Tooth decay occurs when bacteria in the mouth convert sugars left on the tooth surface into acid, which slowly erodes the tooth. Over time, more and more of the tooth structure is dissolved and a hole appears.
Tooth decay can be prevented with good oral hygiene, appropriate fluoride exposure and a well-balanced diet. The dentists at Mascot Dental Clinic can show you how to brush and floss to help reduce the amount of bacteria left on the tooth surfaces. Use of fluoridated toothpaste and rinsing your mouth with water after food can make teeth more resistant to acid attacks. Minimizing sugary or acidic food and drinks can also help prevent decay.
Tooth decay can be painful, or it can be entirely symptomless. As the disease progresses, the tooth becomes weaker and the nerve may become infected. That is why it is important to have periodic check-ups and X-rays to ensure that any initial decay is identified early to prevent symptoms and stop progression.
Gum disease describes a range of conditions that affect the supporting structures of the teeth. Of these, the most common are gingivitis and periodontitis.
Gingivitis is the inflammation of the gums surrounding the teeth. It is a common and reversible condition. The inflammation is caused by bacteria and their by-products irritating the gums, causing redness, bleeding, swelling and pain. If left to progress, it can lead to periodontitis.
Periodontitis is a more chronic condition, also caused by bacteria. It occurs when bacteria burrow into the space between the tooth and the gum and cause permanent damage to the underlying bone and ligaments. If left untreated, periodontitis can lead to progressive loosening of the tooth and eventually tooth loss.
In recent years, poor gum health has also been linked to higher incidence of diabetes, heart disease and stroke.

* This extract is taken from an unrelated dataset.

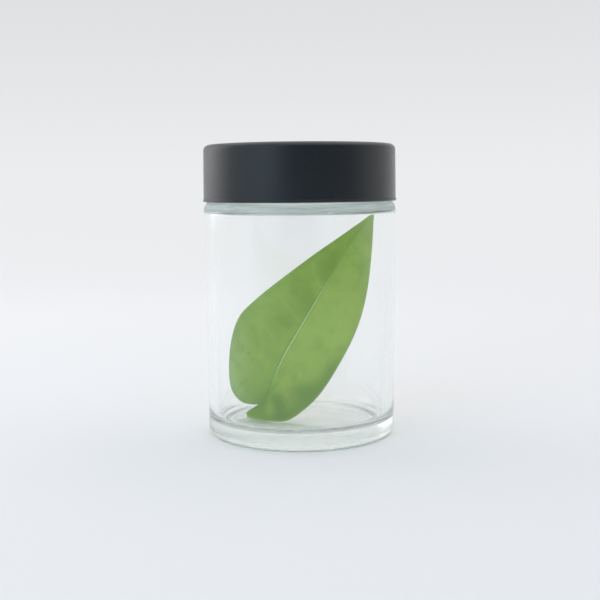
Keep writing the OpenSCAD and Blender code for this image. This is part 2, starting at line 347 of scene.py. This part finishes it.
leafGuides = dict(      # guide points of the left edge, the midrib and the right edge
    left=[(-12.17, 10, 7), (-15.78, 9.2, 6.4), (-20.36, 8.2, 7.6), (-23.85, 7, 12),
          (-24.48, 5.6, 19.3), (-23.43, 6.4, 28.5), (-20.38, 7, 36), (-14.4, 7, 41.6),
          (-6.52, 7, 47.8), (4.28, 6.5, 55.6), (15.08, 6, 63), (24.06, 5.2, 69)],
    mid=[(-11.88, 10, 6.1), (-11.77, 10, 6.7), (-11.46, 10, 7.7), (-10.94, 10, 9.4),
         (-9.79, 10, 13), (-7.72, 10, 17.8), (-4.95, 9.8, 23.5), (-0.96, 9.5, 30.2),
         (4.36, 8.8, 39.1), (9.99, 7.8, 48.7), (16.02, 6.5, 58.8), (24.36, 5.2, 69)],
    right=[(-12, 12, 5.3), (-15.6, 11, 5), (-17.98, 3.6, 5), (-15.96, -4.2, 5),
           (-9.55, -9, 5), (-3.15, -7, 5.4), (5.2, -1, 10.7), (11.82, 2, 20.2),
           (18.38, 4, 32.3), (21.92, 5, 43.5), (23.8, 5.5, 56.7), (24.56, 5.3, 68.7)])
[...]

Good oral hygiene is one of the most important factors in preventing tooth decay and gum disease. Our dentists will show you proper brushing and flossing techniques and identify any areas to monitor. With gingivitis, usually a clean is sufficient to remove plaque and calculus from the tooth surface. In periodontitis, you may need to have a ‘deep clean’ to remove debris from deeper within the gums. If necessary, we may also refer you to a periodontist (a gum disease specialist).